CRC32C Checksum Framing#
The CRC32C checksum is computed over the message bytes and validated on receipt. If the checksum does not match, the message is rejected with a CrcMismatch error. This mechanism protects against data corruption and transmission errors [codec.rs].
Tokio-Based Transport#
IPC communication uses Tokio's async runtime for non-blocking IO. The transport layer is abstracted by the interprocess crate, which provides:
- Unix domain sockets on Linux/macOS.
- Named pipes on Windows.
All operations (accept, read, write) are asynchronous and support configurable timeouts. Connection management uses Tokio semaphores to enforce limits [interprocess_transport.rs].
Error Handling#
Error handling is comprehensive, with detailed error types for all IPC operations:
pub enum IpcError {
Timeout,
TooLarge { size, max_size },
CrcMismatch { expected, actual },
Io(io::Error),
Decode(prost::DecodeError),
Encode(String),
PeerClosed,
InvalidLength { length },
ServerNotFound { endpoint: String },
ConnectionRefused { endpoint: String },
PermissionDenied { endpoint: String },
ConnectionTimeout { endpoint: String },
CircuitBreakerOpen,
// ... plus rate limiting and flow control errors
}
Timeouts, CRC mismatches, oversized messages, and IO errors are all handled gracefully. The system supports automatic reconnection with exponential backoff, graceful degradation on failures, and server-side connection limiting [ipc-implementation.md, codec.rs].
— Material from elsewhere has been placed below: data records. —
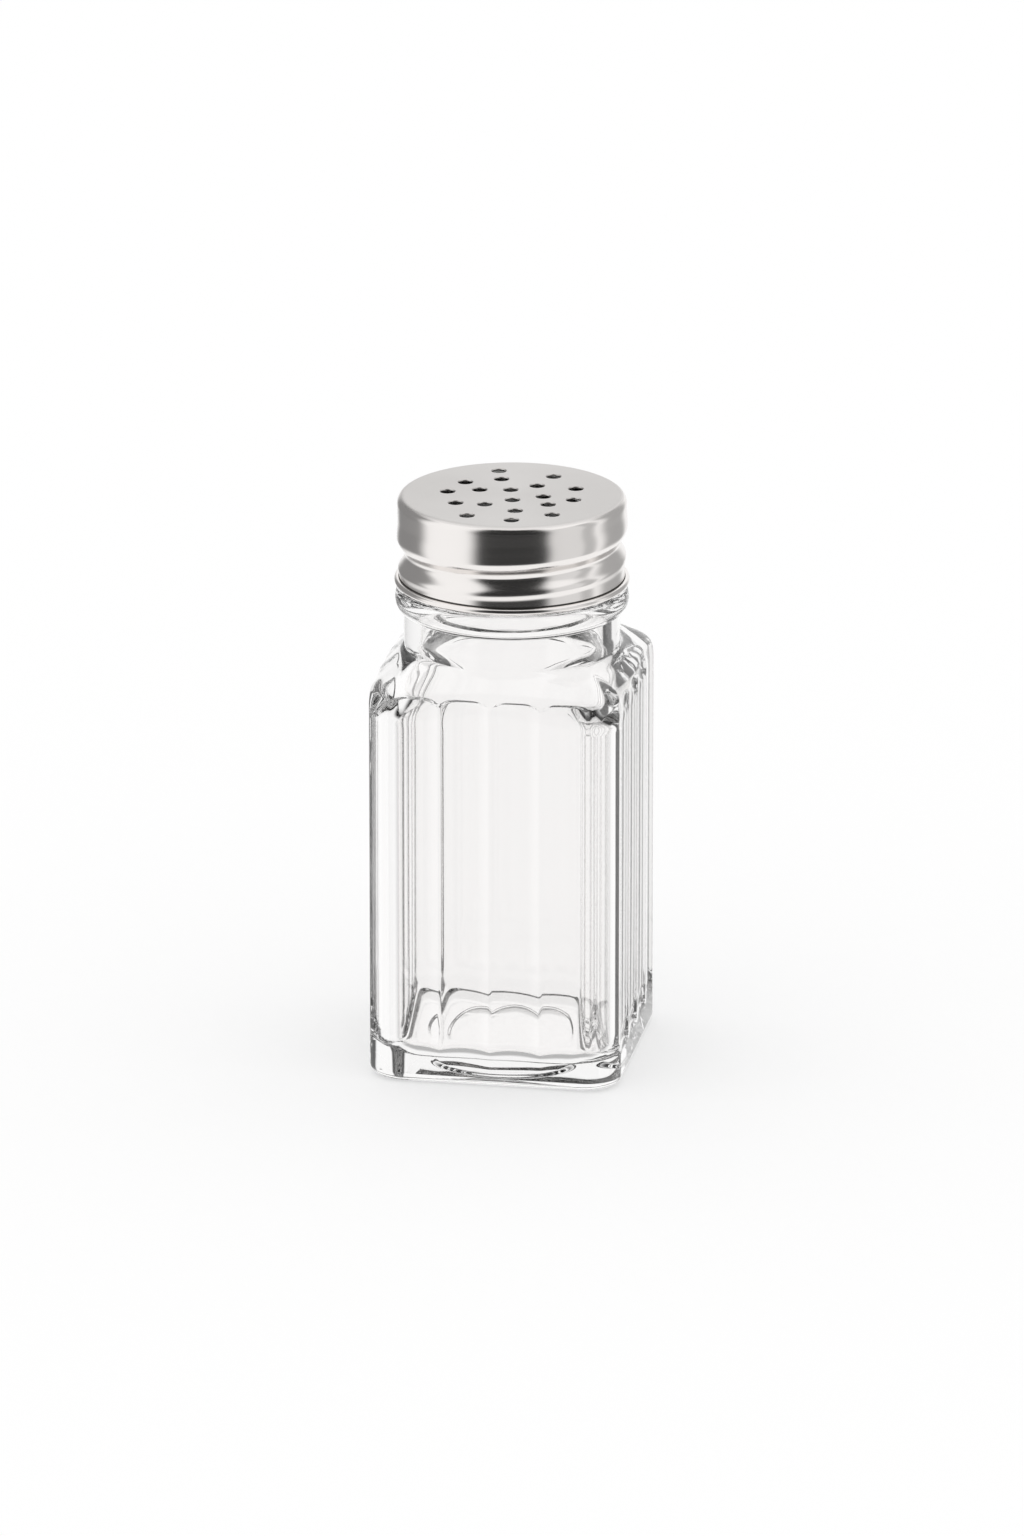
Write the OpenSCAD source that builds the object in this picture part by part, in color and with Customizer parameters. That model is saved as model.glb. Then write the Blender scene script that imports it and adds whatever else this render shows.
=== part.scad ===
// Square fluted glass shaker jar with a perforated screw cap of sheet steel.
// Millimetres, +Z up, origin on the table under the middle of the jar, front face towards -Y.

/* [Jar body] */
// Width of the square body across its flat sides
body_w = 60; // [57:0.5:70]
// Radius of the upright corners
corner_r = 8; // [6:0.5:10]
// Height at which the shoulder starts to turn in
body_h = 91; // [75:1:120]
// Rounding along the bottom edge
foot_round = 2.5; // [1:0.25:3]
// Width of one upright flute between its two cusps
flute_w = 12; // [11:0.25:12.5]
// Flutes on each side
flutes = 4; // [2:1:4]
// Depth of a flute at its middle
flute_depth = 0.8; // [0.4:0.1:1.2]
// Height of the plain heel below the flutes
heel_h = 9.5; // [6:0.5:14]
// Height over which a flute runs out above the heel
flute_runout = 3; // [1.5:0.5:6]

/* [Jar inside] */
// Thickness of the glass at the sides
wall = 3.75; // [3:0.25:4.5]
// Thickness of the glass base
base_t = 5; // [4:0.2:8]
// Rounding where the floor meets the walls
floor_round = 6.7; // [4:0.1:8]
// Thickness of the glass from the finish to the bore
rim_w = 3.3; // [2.6:0.1:4.2]
// Radius of the round recess under the base
recess_r = 18; // [10:0.5:20]
// Depth of the recess under the base
recess_depth = 0.8; // [0.4:0.1:1.5]

/* [Shoulder and neck] */
// Height of the shoulder
shoulder_h = 10.3; // [9:0.1:14]
// How far the plain neck stands out beyond the finish
neck_out = 0.8; // [0.4:0.1:1.2]
// Height of the plain neck below the bead
neck_h = 8; // [5:0.5:12]
// Height of the rounded bead
bead_h = 5.5; // [4:0.5:8]
// How far the bead stands out from the neck
bead_out = 2; // [1:0.1:2.4]
// Small step where the shoulder meets the neck
neck_step = 0.3; // [0.2:0.05:0.6]

/* [Threaded finish] */
// Radius of the finish between the thread turns
finish_r = 24.6; // [24.2:0.1:24.8]
// Height of the finish from the bead to the rim
finish_h = 20.3; // [19.8:0.1:22]
// Rounding of the rim
rim_round = 1; // [0.5:0.1:1.4]
// How far the glass thread stands out
thread_out = 1.55; // [1:0.05:1.7]
// Width of the glass thread at its foot
thread_w = 2.4; // [1.8:0.1:2.8]
// Width of the glass thread at its crest
thread_crest_w = 1.1; // [0.8:0.1:1.4]
// Rise of the thread in one turn
thread_lead = 6; // [5.5:0.1:6.5]

/* [Cap] */
// Height of the cap over everything
cap_h = 21.2; // [20.9:0.1:21.4]
// Thickness of the sheet steel
sheet = 0.5; // [0.4:0.05:0.6]
// Outside radius of the bend round the top
cap_corner_r = 1.95; // [1.6:0.05:2.4]
// How far the rolled thread stands out beyond the plain wall
roll_out = 0.25; // [0.1:0.05:0.3]
// How far the skirt below the thread lies inside the plain wall
skirt_in = 0.2; // [0:0.05:0.25]
// Diameter of the curl at the hem
curl_d = 1.4; // [1.2:0.1:1.8]
// Diameter of a perforation
hole_d = 3.1; // [2:0.1:3.4]
// Turn of the hole pattern and of the rolled thread about the axis
cap_angle = 11; // [0:1:359]

/* [Fits] */
// Clearance between the glass thread and the plain wall of the cap
thread_gap = 0.3; // [0.25:0.05:0.5]
// Clearance between the rolled thread and the foot of the glass thread
root_gap = 0.5; // [0.3:0.05:0.7]
// Thickness of the sealing ring
liner_t = 0.8; // [0.5:0.1:1.2]
// Width of the sealing ring
liner_w = 2.9; // [2:0.1:3]
// Clearance on each face of the sealing ring
seat_gap = 0.15; // [0.1:0.05:0.2]

/* [Hidden] */
$fn = 96;

overrun = 0.5;   // how far one solid runs into the next, or a cut runs past a face

// Radii of the neck, and places up the axis, each from the one below it
neck_r = finish_r + neck_out;
bore_r = finish_r - rim_w;
neck_z = body_h + shoulder_h;
bead_z = neck_z + neck_h;
finish_z = bead_z + bead_h;
rim_z = finish_z + finish_h;
liner_z = rim_z + seat_gap;
cap_under_z = liner_z + liner_t + seat_gap;
top_z = cap_under_z + sheet;
hem_z = top_z - cap_h;

// Jar body
half_w = body_w / 2;
flutes_w = flutes * flute_w;
flute_steps = 6;                       // facets across one flute
corner_steps = 8;                      // facets round one corner
foot_steps = 4;                        // rings up the rounded foot
shoulder_steps = 16;                   // rings up the shoulder
straight = half_w - corner_r;
column_step = flute_w / flute_steps;
columns = floor(straight / column_step - 1 / flute_steps);
side_columns = concat([-straight], [for (k = [-columns:columns]) k * column_step], [straight]);

// Inside of the jar
cavity_half = half_w - wall;
cavity_corner_r = floor_round + wall / 5;
cavity_steps = 8;                      // facets along a side, round a corner and up the floor
cavity_straight = cavity_half - cavity_corner_r;
cavity_columns = [for (k = [-cavity_steps / 2:cavity_steps / 2]) k * cavity_straight * 2 / cavity_steps];
cavity_ledge = 0.15;                   // step where the inside of the shoulder meets the bore
cavity_body_z = body_h - wall;         // the inside turns in below the outside
cavity_top_z = neck_z - wall * 2 / 3;

// Cap, fitted round the glass thread
cap_in_r = finish_r + thread_out + thread_gap;
cap_r = cap_in_r + sheet;
flat_r = cap_r - cap_corner_r;
roll_r = cap_r + roll_out;
groove_depth = roll_r - sheet - finish_r - root_gap;
skirt_r = cap_r - skirt_in;
curl_r = curl_d / 2;
curl_centre_r = skirt_r + curl_r - sheet / 5;

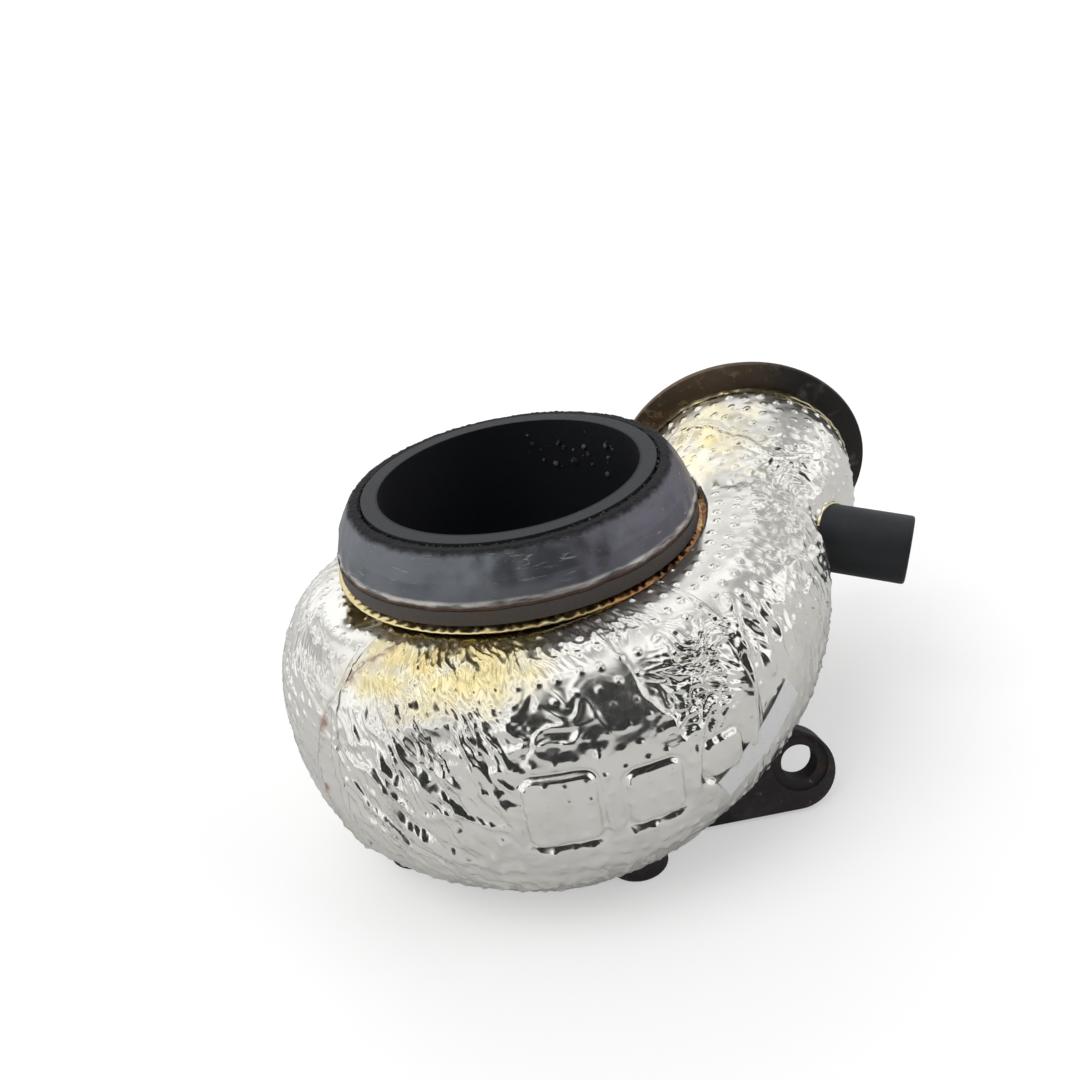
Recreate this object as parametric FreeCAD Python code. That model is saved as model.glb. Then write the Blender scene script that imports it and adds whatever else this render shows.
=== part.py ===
"""Turbocharger turbine housing in its foil heat jacket.

The cast housing stands on its bearing side with the turbine axis on +Z. The
gas comes in through the round flange at the back right, runs clockwise round
the scroll (seen from above) and leaves upwards through the outlet spigot. The
jacket is a mat of fibre under an embossed steel foil, both cut into segments.
Units are millimetres.
"""
import FreeCAD, Part
import math
import os

Vec = FreeCAD.Vector
UP = Vec(0, 0, 1)

# Outlet, on the turbine axis
HEIGHT = 125.0
OUTLET_BORE_R = 46.8
SPIGOT_R = 52.7
SEAL_IN_R = 53.3
SEAL_TOP_R = 56.3
COLLAR_R = 65.0
COLLAR_TOP_Z = 107.0
COLLAR_T = 5.0
NECK_R = 55.5

# Scroll, as its angle runs on from +X through the front to the left and back
SCROLL_END = 335.0
SEAM_FRONT = 54.0
SEAM_LEFT = 136.0
SEAM_REAR = 215.0
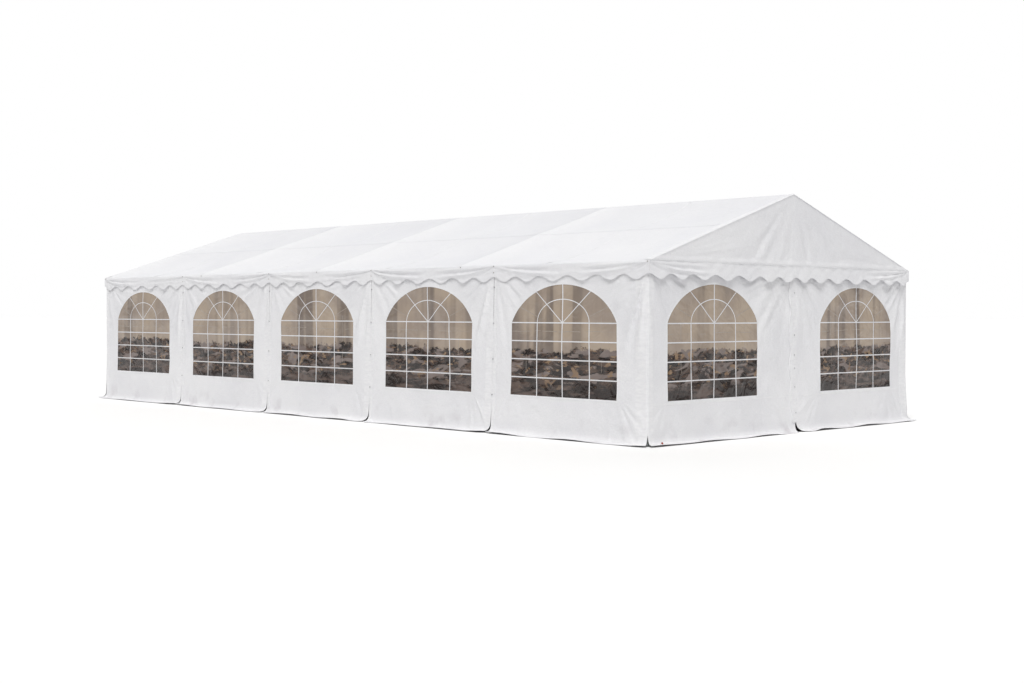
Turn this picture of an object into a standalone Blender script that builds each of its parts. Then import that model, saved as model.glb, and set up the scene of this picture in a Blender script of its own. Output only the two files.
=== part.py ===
"""Long white marquee: PVC walls with arched windows and a scalloped roof over a steel tube frame.

Metres, +Z up. The origin is on the ground in the middle of the tent. X runs along the tent, the
front long side faces -Y and the right gable faces +X. The back and the left gable repeat them.
"""
import math

import bmesh
import bpy
from mathutils import Vector

# Driving dimensions of the cover
HALF_LENGTH = 6.040
HALF_WIDTH = 2.730
SIDE_PANELS = 5
FIRST_PANEL = 2.486
SIDE_PANEL = 2.386
EAVE_HEIGHT = 2.046
RIDGE_HEIGHT = 2.934
SIDE_OVERHANG = 0.015
END_OVERHANG = 0.030
VALANCE_DEPTH = 0.200
SCALLOP_DEPTH = 0.060
SIDE_SCALLOPS = 30
END_SCALLOPS = 14
FABRIC = 0.006

# Wall panels: upright down to the bend, leaning out below it, with a hem that kicks out at the ground
WALL_TOP = 2.040
BEND_HEIGHT = 0.460
HEM_LEAN = 0.060
HEM_KICK = 0.060
KICK_HEIGHT = 0.100

# Joints between panels. Lower corners beside some joints are rounded away.
DOOR_SHIFT = 0.043
CUT_HEIGHT = 0.120
SIDE_CUT = 0.150
DOOR_LEFT_CUT = 0.070
DOOR_RIGHT_CUT = 0.170
CUT_STEPS = 5

# Arched windows. Each arch is part of an ellipse whose centre lies below the springing line.
WINDOW_WIDTH = 1.680
WINDOW_SILL = 0.485
WINDOW_SPRING = 1.352
WINDOW_CROWN = 1.799
ARCH_DROP = 0.200
SIDE_WINDOW_LEFT = 0.390
SIDE_WINDOW_PITCH = 2.390
END_WINDOW_LEFT = 0.338
END_WINDOW_RIGHT = 0.415
FILM = 0.002
ARCH_STEPS = 16

# Steel frame
BAYS = 4
TUBE_RADIUS = 0.025
SLEEVE_RADIUS = 0.0285
COLLAR_RADIUS = 0.030
FITTING_LENGTH = 0.150
COLLAR_REACH = 0.070
END_BAR_DROP = 0.095
FOOT_PLATE = 0.120
FOOT_THICKNESS = 0.006
TUBE_SIDES = 12
SMOOTH_ANGLE = math.radians(35)

# Touching pieces keep this gap
GAP = 0.0003
SCALLOP_STEPS = 6
LOBE_FULLNESS = 0.8

# Sizes worked out from them
EAVE_Y = HALF_WIDTH + SIDE_OVERHANG
END_X = HALF_LENGTH + END_OVERHANG
SLOPE = (RIDGE_HEIGHT - EAVE_HEIGHT) / EAVE_Y
SLOPE_COS = 1 / math.hypot(1, SLOPE)
POST_Y = HALF_WIDTH - FABRIC - GAP - COLLAR_RADIUS
END_FRAME_X = HALF_LENGTH - FABRIC - GAP - COLLAR_RADIUS
BAY_LENGTH = 2 * END_FRAME_X / BAYS
RAFTER_DROP = (FABRIC + GAP + COLLAR_RADIUS) / SLOPE_COS
EAVE_AXIS_Z = RIDGE_HEIGHT - SLOPE * POST_Y - RAFTER_DROP
RIDGE_AXIS_Z = RIDGE_HEIGHT - RAFTER_DROP
END_BAR_X = HALF_LENGTH - FABRIC - GAP - TUBE_RADIUS
END_BAR_Z = EAVE_AXIS_Z - END_BAR_DROP


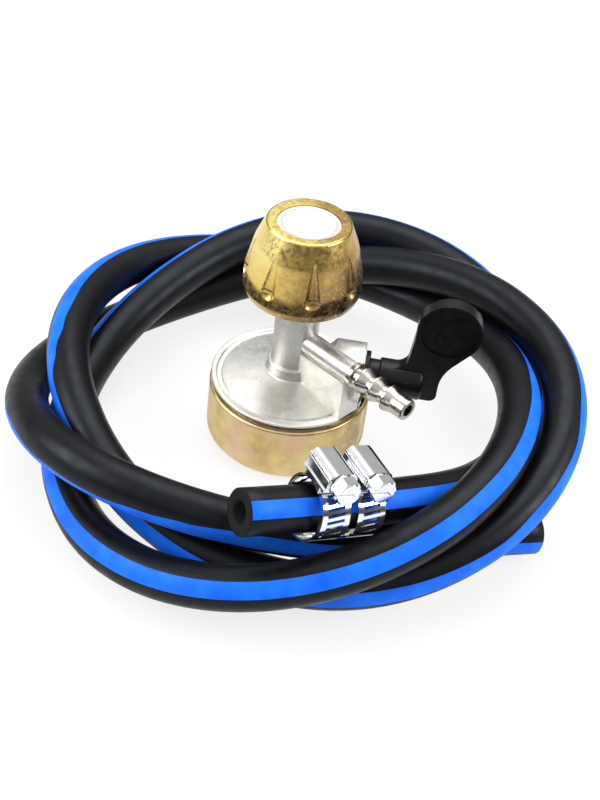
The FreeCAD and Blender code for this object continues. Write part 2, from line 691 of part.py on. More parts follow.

Security and Configuration#
Security features are preserved and enhanced:
- Local-only communication (no network exposure).
- Unix socket permissions: 0700 for directories, 0600 for sockets.
- Connection limits (default: 16 concurrent).
- Per-operation timeouts (accept: 5s, read: 30s, write: 10s).
- Maximum frame size (default: 1MB).
- Input validation and resource limits to prevent DoS attacks.
Configuration is managed via the IpcConfig struct:
pub struct IpcConfig {
pub endpoint_path: String,
pub max_frame_bytes: usize,
pub read_timeout_ms: u64,
pub write_timeout_ms: u64,
pub max_connections: usize,
pub crc32_variant: Crc32Variant,
// Optional: rate_limiting, flow_control, enable_sequence_numbers
}
[ipc-implementation.md, issues/86]
Building the IPC Implementation#
- Ensure Rust (edition 2021+) is installed.
- Add dependencies in
Cargo.toml:interprocess = "2.2" tokio = { version = "1.47", features = ["full"] } prost = "0.14" crc32c = "0.6" - Build the project:
cargo build --release - Configuration is managed via YAML/TOML files or environment variables. See
IpcConfigfor tunable parameters.
CI/CD pipelines run cross-platform tests to ensure reliability [PR #75].
Testing IPC Communication#
Testing strategies include unit, integration, and property-based tests:
- Unit tests: Validate encoding/decoding, CRC32C calculation, error scenarios (timeouts, CRC mismatch, oversized messages).
- Integration tests: Start IPC server and client using Tokio, send requests, verify responses.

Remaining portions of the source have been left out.